First, do as much as you can with sphinx (or whatever other search engine) and the database as you can. The more pre-digested the data coming into ruby, the less you have to do in ruby code, and that will likely be faster, since databases have been highly optimized over the last half century.
So, for example, run sphinx on the key words. Also run sphinx on the synonyms. Limit all the answers to the top results, and merge the results. That way your ruby code will be limited to the likely high results instead of having to consider the whole database of entries.
Once in ruby, the most important thing is to avoid high order algorithms, that is, make sure you are using a low order algorithm.
As you process your raw data, if you hold your top results in an array and try to sort or scan the array, you are going to have an N-squared order. That is, your order will be the product of the number of raw entries and the number of elements you keep in your array.
The best algorithms for your problem are a priority queue implemented by a heap like container, or a b-tree. Both have N-log-N order (N times the log of N), or the number of raw data records time the log of the number of items you will keep in your container.
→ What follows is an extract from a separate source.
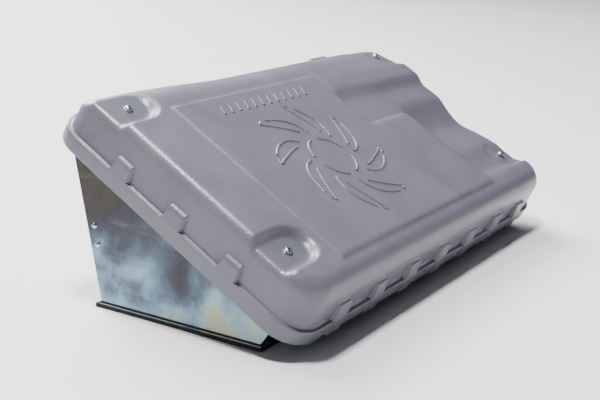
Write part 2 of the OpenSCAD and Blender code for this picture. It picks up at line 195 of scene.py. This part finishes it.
def crown_height(x, y):
    """Height of the moulding's top above the rim, before its edges are rounded, in mm."""
    # Main level, then the hump across the right of the back and the level in front of it
    mid = 74.6 + 0.3 * ease(x, 200, 335)
    hump = 81.6 + 2.2 * ease(x, 80, 190)
    slope_foot = 64 - 8 * ease(x, 90, 220)
    behind = mid + (hump - mid) * ease(y, slope_foot, slope_foot + 25) - (hump - TOP) * ease(y, 101, 142)
    z = TOP + (behind - TOP) * ease(x, 68, 82) * ease(y, 0, 8)
    # Valley down the right side
    valley = through(y, (-205, 78), (-172, 78), (-157, 77.5), (-142, 71), (-120, 70), (-95, 71.5),
                     (-60, 66), (-30, 60.5), (-5, 65), (24, 74.5), (48, 75))
    valley = valley + 4.5 * ease(x, 230, 335) * ease(-y, 138, 156)
    z = z + (valley - z) * ease(x, 180, 208) * (1 - ease(y, 26, 46))
    # The raised panel, and the lower part that it runs on into at its right
    panel = (ease(x, -262.5, -255.5) * (1 - ease(x, 66, 74))
             * ease(y, -167, -163.5) * (1 - ease(y, 120.5, 124)))
    annex = ease(x, 60, 76) * (1 - ease(x, 176, 188)) * ease(y, -167, -163.5) * (1 - ease(y, 7, 12))
    z = z + PANEL_RISE * np.maximum(panel, annex)
    # The back falls away in a wide round, a little fuller towards the left
    falls_from = 128
    t = np.clip((y - falls_from) / (HALF_D - falls_from), 0, 1)
    power = 2.9 - 0.88 * ease(x, -270, -70)
    z = z - 52 * (1 - (1 - 0.998 * t ** power) ** (1 / power))
    # The right side rolls off a little, and the back about twice as far
    corner = ease(np.hypot(np.maximum(0, x - 235) / 100, np.maximum(0, y - 112) / 80), 0.3, 1.2)
    z = z - 6.5 * corner * (1 + ease(y, 104, 120))
    return np.where(z > SEAT, z + (SEAT - z) * seat_mask(x, y), z)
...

A heap is a binary tree, where each node in the tree (not just the leaves but each node) has a rated record. The nodes below each record all have lower ranks. This is called the heap condition.
There are algorithms for adding elements, taking the top ranked element out, and replacing the lowest ranked element which maintain the heap condition. Look up binary heap in the wikipedia.
Let's say your site will display the top 100 ranked results. Maintain a help where the root is the lowest ranked. Populate the heap by adding the first 100 raw records you are processing.
Now for record 101 and after, compare its rank with the root. If the new record is ranked higher, use the delete algorithm to reduce your heap to 99 nodes (which will remove the lowest ranked record in the heap) and add your new record to the heap.
Once you have gone through all your records, you will have the top 100 ranked results. The heap delete algorithm will pull them out in reverse order.